Bagaimana dengan prestasi siswa? Dengan rendahnya sarana fisik, kompetensi guru dan kesejahteraan guru, maka itu semua terefleksi pada prestasi siswa. Masyarakat melihatnya dengan hadirnya beragam jenis sekolah, ada dengan nama sekolah unggulan, sekolah pendamping unggulan, sekolah berstandar internasional, tapi juga ada sekolah pinggiran dan sekolah yang menumpang di sekolah lain.

Dengan julukan itu, tercermin prestasi siswanya. Jumlah siswa dalam satu kelas rata-rata 40 anak juga menyebabkan suasana belajar yang kurang nyaman. Hasil UN tingkat SD sampai SMA menunjukkan kesenjangan prestasi antarsekolah, bahkan banyak sekolah terutama di daerah yang ketidaklulusannya bisa mencapai 100%.
Dengan sistem evaluasi seperti ini, anak hanya belajar untuk menngejar nilai NEM yang tinggi.

Pemerataan kesempatan pendidikan juga belum menyentuh masyarakat keluarga ekonomi lemah. Mereka tentu sulit menjangkau sekolah-sekolah berkualitas, kecuali dengan tawaran beasiswa.

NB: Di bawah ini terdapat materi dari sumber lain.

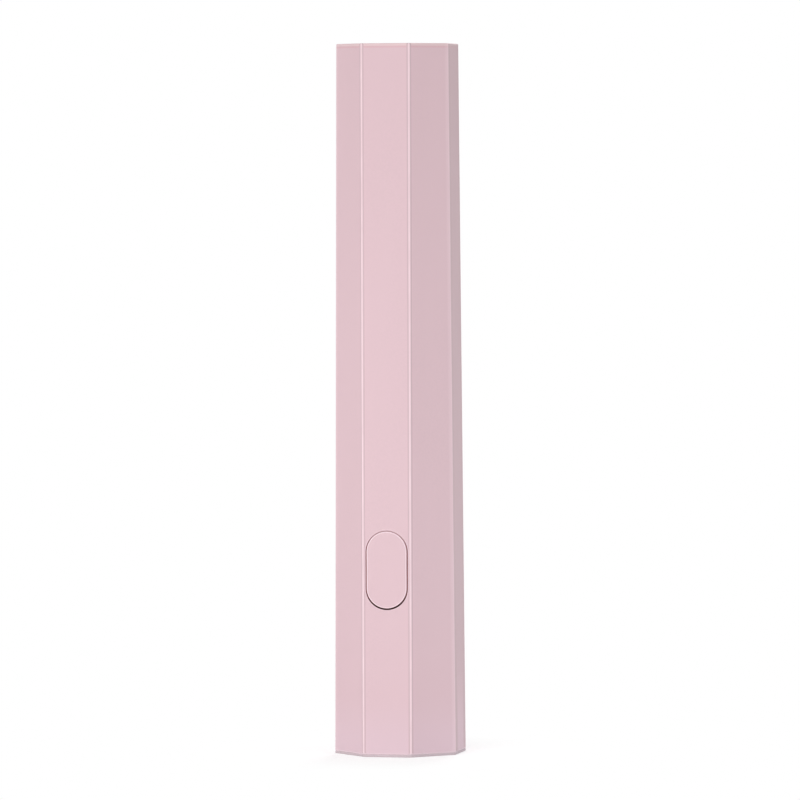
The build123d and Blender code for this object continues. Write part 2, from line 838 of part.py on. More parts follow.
def socket_part(x):
    """Board socket that is open at its top."""
    with BuildPart() as socket:
        with BuildSketch(Plane.XY.offset(plug_top - plug_length)):
            with Locations((x, -lead_depth)):
                Rectangle(socket_width, socket_depth)
        extrude(amount=socket_height)
        with BuildSketch(Plane.XY.offset(plug_top - plug_length + socket_wall)):
            with Locations((x, -lead_depth)):
                Rectangle(socket_width - 2 * socket_wall, socket_depth - 2 * socket_wall)
        extrude(amount=socket_height, mode=Mode.SUBTRACT)
    return socket


def plug_part(x):
    """Lead plug that sits in its socket."""
    with BuildPart() as plug:
        inset = 2 * (socket_wall + plug_clearance)
        with BuildSketch(Plane.XY.offset(plug_top - plug_length + socket_wall)):
            with Locations((x, -lead_depth)):
                Rectangle(socket_width - inset, socket_depth - inset)
        extrude(amount=plug_length - socket_wall)
    return plug


battery_socket = socket_part(connector_x)
battery_plug = plug_part(connector_x)
led_socket = socket_part(-connector_x)
led_plug = plug_part(-connector_x)


def bend_radii(points):
    """The widest arc that each corner of a route leaves room for."""
    radii = []
    for before, corner, after in zip(points, points[1:], points[2:]):
        run_in = Vector(*corner) - Vector(*before)
        run_out = Vector(*after) - Vector(*corner)
        half_turn = radians(run_in.get_angle(run_out)) / 2
        radii.append(lead_arc_share * min(run_in.length, run_out.length) / tan(half_turn))
    return radii


def lead_part(name, points, tight=None):
    """Insulated lead along straight runs joined by tangent arcs."""
    radii = bend_radii(points)
    if tight:
        radii[-1] = tight
    print(name, "radii", [round(radius, 1) for radius in radii])
    with BuildPart() as lead:
        with BuildLine() as route:
            FilletPolyline(*points, radius=radii)
        with BuildSketch(Plane(origin=route.line @ 0, z_dir=route.line % 0)):
            Circle(lead_radius)
        sweep()
    return lead


def lamp_route(plug_x, angle):
    """From the lamp plug, up a corner of the bore, over the edge of the round board to its pad."""
    corner_x, corner_y = polar(lead_circle, angle)
    pad_x, pad_y = polar(led_screw_circle, angle)
    pad_z = led_board_top + lead_radius + solder_lift
    return [
        (plug_x, -lead_depth, plug_top),
        (plug_x, -lead_depth, plug_top + lead_exit),
        (corner_x, corner_y, bulkhead_under - lead_exit),
        (corner_x, corner_y, pad_z),
        (pad_x, pad_y, pad_z),
    ]


led_lead_red = lead_part(
    "led_lead_red", lamp_route(-connector_x + lead_pitch / 2, red_lead_angle), lead_turn
)
led_lead_black = lead_part(
    "led_lead_black", lamp_route(-connector_x - lead_pitch / 2, black_lead_angle), lead_turn
)
strip_face = strip_depth + tab_thickness + lead_radius + solder_lift
battery_lead_red = lead_part(
    "battery_lead_red",
    [
        (connector_x - lead_pitch / 2, -lead_depth, plug_top),
        (connector_x - lead_pitch / 2, -lead_depth, plug_top + lead_exit),
        (lead_radius, -strip_face, bulkhead_under - lead_exit),
        (lead_radius, -strip_face, strip_end + tab_width),
    ],
)
battery_lead_black = lead_part(
    "battery_lead_black",
    [
        (negative_spot[0], -lead_depth, plug_top),
        (negative_spot[0], -lead_depth, plug_top + lead_exit),
        (negative_spot[0] + lead_radius, -lead_depth - lead_radius, (plug_top + bulkhead_top) / 2),
        (negative_spot[0], -lead_depth, bulkhead_top - lead_exit),
        (negative_spot[0], -lead_depth, bulkhead_top),
    ],
)


def chip_part(height):
    """Chip body on the back of the board."""
    with BuildPart() as chip:
        with BuildSketch(Plane.XZ.offset(-board_back - chip_lift)):
            with Locations((0, height)):
                Rectangle(chip_width, chip_length)
        extrude(amount=-chip_height)
        chamfer(chip.faces().sort_by(Axis.Y)[-1].edges(), chip_bevel)
    return chip


charge_chip = chip_part(charge_chip_z)
driver_chip = chip_part(driver_chip_z)

with BuildPart() as chip_pins:
    for chip_z in (charge_chip_z, driver_chip_z):
        for number in range(4):
            pin_z = chip_z + (number - 1.5) * pin_pitch - pin_width / 2
            for side in (-1, 1):
                root = side * chip_width / 2
                toe = side * (chip_width / 2 + pin_reach)
                knee = side * (chip_width / 2 + pin_thickness)
                with BuildSketch(Plane.XY.offset(pin_z)):
                    with BuildLine():
                        Polyline(
                            (root, board_back),
                            (toe, board_back),
                            (toe, board_back + pin_thickness),
                            (knee, board_back + pin_thickness),
                            (knee, board_back + chip_height / 2),
                            (root, board_back + chip_height / 2),
                            close=True,
                        )
                    make_face()
                extrude(amount=pin_width)

with BuildPart() as inductor:
    with BuildSketch(Plane.XZ.offset(-board_back)):
        with Locations((0, inductor_z)):
            RectangleRounded(inductor_side, inductor_side, inductor_round)
    extrude(amount=-inductor_height)


def small_parts(spots, size):
    """Surface-mounted parts on the back of the board, alike and upright."""
    with BuildPart() as group:
        for x, z in spots:
            with Locations((x, board_back + size[2] / 2, z - size[1] / 2)):
                centred_box(size[0], size[2], size[1])
    return group


capacitors = small_parts(capacitor_spots, capacitor_size)
resistors = small_parts(resistor_spots, resistor_size)

with BuildPart() as indicator_led:
    with Locations((indicator_x, board_front - indicator_size[2] / 2, indicator_z)):
        centred_box(indicator_size[0], indicator_size[2], indicator_size[1])

pieces = {
    "body_shell": body_shell,
    "tail_cap": tail_cap,
    "cap_screws": cap_screws,
    "charge_light_pipe": charge_light_pipe,
    "button_cap": button_cap,
    "lens": lens,
    "lens_gasket": lens_gasket,
    "reflector": reflector,
    "led_board": led_board,
    "led_board_screws": led_board_screws,
    "led_package": led_package,
    "led_dome": led_dome,
    "thermal_pad": thermal_pad,
    "heat_sink": heat_sink,
    "led_lead_red": led_lead_red,
    "led_lead_black": led_lead_black,
    "led_plug": led_plug,
    "led_socket": led_socket,
    "chassis": chassis,
    "cell_can": cell_can,
    "cell_core": cell_core,
    "cell_cap": cell_cap,
    "cell_sleeve": cell_sleeve,
    "cell_insulator": cell_insulator,
    "cell_foam": cell_foam,
    "positive_tab": positive_tab,
    "negative_tab": negative_tab,
    "battery_lead_red": battery_lead_red,
    "battery_lead_black": battery_lead_black,
    "battery_plug": battery_plug,
    "battery_socket": battery_socket,
    "main_board": main_board,
    "board_screws": board_screws,
    "usb_shell": usb_shell,
    "usb_tongue": usb_tongue,
    "switch_housing": switch_housing,
    "switch_cover": switch_cover,
    "switch_plunger": switch_plunger,
    "switch_dome": switch_dome,
    "switch_legs": switch_legs,
    "charge_chip": charge_chip,
    "driver_chip": driver_chip,
    "chip_pins": chip_pins,
    "inductor": inductor,
    "capacitors": capacitors,
    "resistors": resistors,
    "indicator_led": indicator_led,
}
for label, piece in pieces.items():
    piece.part.label = label
    export_step(piece.part, f"parts/{label}.step")
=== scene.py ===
import math

import bmesh
import bpy
from mathutils import Euler, Matrix, Vector


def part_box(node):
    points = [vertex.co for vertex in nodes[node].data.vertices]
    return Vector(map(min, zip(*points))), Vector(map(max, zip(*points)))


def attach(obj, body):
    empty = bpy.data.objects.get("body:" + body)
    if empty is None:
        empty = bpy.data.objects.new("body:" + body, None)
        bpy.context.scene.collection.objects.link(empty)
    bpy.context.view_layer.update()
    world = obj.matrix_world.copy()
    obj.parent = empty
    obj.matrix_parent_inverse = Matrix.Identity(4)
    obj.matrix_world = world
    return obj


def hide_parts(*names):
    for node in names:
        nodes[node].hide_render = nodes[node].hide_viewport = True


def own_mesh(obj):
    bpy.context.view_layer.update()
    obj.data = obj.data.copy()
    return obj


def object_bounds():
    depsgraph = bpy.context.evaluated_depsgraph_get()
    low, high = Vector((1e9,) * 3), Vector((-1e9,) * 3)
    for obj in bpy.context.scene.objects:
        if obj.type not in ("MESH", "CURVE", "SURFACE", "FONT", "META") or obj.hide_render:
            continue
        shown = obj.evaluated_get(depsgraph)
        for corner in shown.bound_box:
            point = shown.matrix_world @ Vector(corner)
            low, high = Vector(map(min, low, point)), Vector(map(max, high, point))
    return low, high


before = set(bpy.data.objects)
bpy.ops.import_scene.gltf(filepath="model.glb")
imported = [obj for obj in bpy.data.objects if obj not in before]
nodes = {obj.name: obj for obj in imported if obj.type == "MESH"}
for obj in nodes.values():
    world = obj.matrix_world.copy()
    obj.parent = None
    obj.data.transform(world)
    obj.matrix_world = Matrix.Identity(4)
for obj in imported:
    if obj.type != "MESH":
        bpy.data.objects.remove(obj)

# Handheld nail lamp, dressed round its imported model. Lengths are metres, as in the frame, and
# the long axis is Z with the button towards -Y.

cad_low, cad_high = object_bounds()
MM = 0.001

# Camera, worked out from the facet edges of the photograph
CAMERA_DISTANCE = 1.4343
CAMERA_HEIGHT = 0.1274
CAMERA_AZIMUTH = math.radians(12.47)
CAMERA_PITCH = math.radians(2.1042)
CAMERA_ROLL = math.radians(-0.268)
FOCAL_PIXELS = 6779.0
FRAME_PIXELS = 800
CENTRE_PIXEL_X = 398.99
SENSOR_WIDTH = 36.0
CLIP_RANGE = (0.01, 100.0)

# Outer skin and button, for finishes that follow their edges. The front reaches from the middle to
# FRONT_REACH along X, and the sides start at SIDE_START. A face whose normal has more than SQUARE_ON
# along X is a side facet. The opening's walls reach WALL_REACH back from the front facet, and its
# painted shadow and painted reddish bounce light reach OPENING_REACH outwards.
TOTAL_HEIGHT = cad_high[2]
BASE_APOTHEM = 13.05 * MM
TOP_APOTHEM = 12.08 * MM
FACET_HALF = 5.15 * MM
FRONT_REACH = 7 * MM
SIDE_START = 10 * MM
SQUARE_ON = 0.95
SEAM_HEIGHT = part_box("body_shell")[0][2]
BUTTON_WIDTH = 8.68 * MM
BUTTON_LENGTH = 16.28 * MM
BUTTON_GAP = 0.17 * MM
WALL_REACH = 3.0 * MM
OPENING_REACH = 0.2 * MM
BUTTON_Z = (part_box("button_cap")[0][2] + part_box("button_cap")[1][2]) / 2

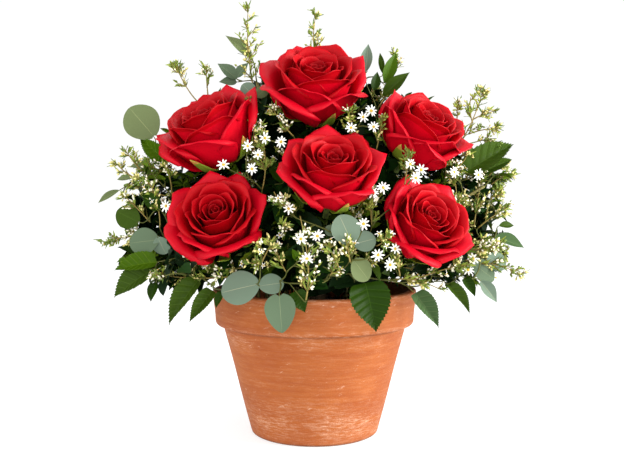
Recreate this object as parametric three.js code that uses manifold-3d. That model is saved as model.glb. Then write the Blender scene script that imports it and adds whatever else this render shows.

Meski ada pendidikan gratis untuk SD dan SMA, kesempatan pendidikan masih menunjukkan ketidakseimbangan. Ini semua karena biaya pendidikan memang sudah melekat dengan jargon bahwa pendidikan itu mahal.

Pendidikan bermutu memang tidak murah, namun siapa yang harus menanggungnya, karena masyarakat miskin akan semakin jauh dari sekolah. Biaya masuk TK biasa saja mencapai Rp4 juta, apalagi TK berbahasa Inggris akan lebih mahal lagi.

Pendidikan gratis di SD dan SMP pada faktanya tetap saja menuntut uang dari orang tua murid dengan berbagai alasan. Apalagi sekolah yang berstandar internasional, maka biaya pendidikan sangat tinggi. Semuanya ini merupakan pilihan orang tua.

Persepsi masyarakat
Persepsi masyarakat terutama orang tua terhadap sekolah belum sama, begitu juga dengan tujuan pendidikan. Banyak orang tua yang menyerahkan pendidikan anaknya di sekolah sebagai urusan sekolah.

Masih banyak kasus pembantu rumah tangga atau sopir yang mengambil rapot anaknya, Meski sudah ada POMG atau BP3, namun peran orang tua dan masyarakat terhadap proses belajar masih rendah.

Kondisi ini diperparah dengan masih tingginya kasus tawuran dan kekerasan pelajar dan mahasiswa. Ini merupakan ekses sampingan sekolah yang kurang disipliln. Masih banyak guru yang suka membolos, lokasi sekolah yang dekat dengan keramaian, fasilitas angkutan yang kurang mendukung, beratnya beban kurikulum sekolah, merupakan beberapa faktor penyebab tindak kekerasan di kalangan remaja dan mahasiswa.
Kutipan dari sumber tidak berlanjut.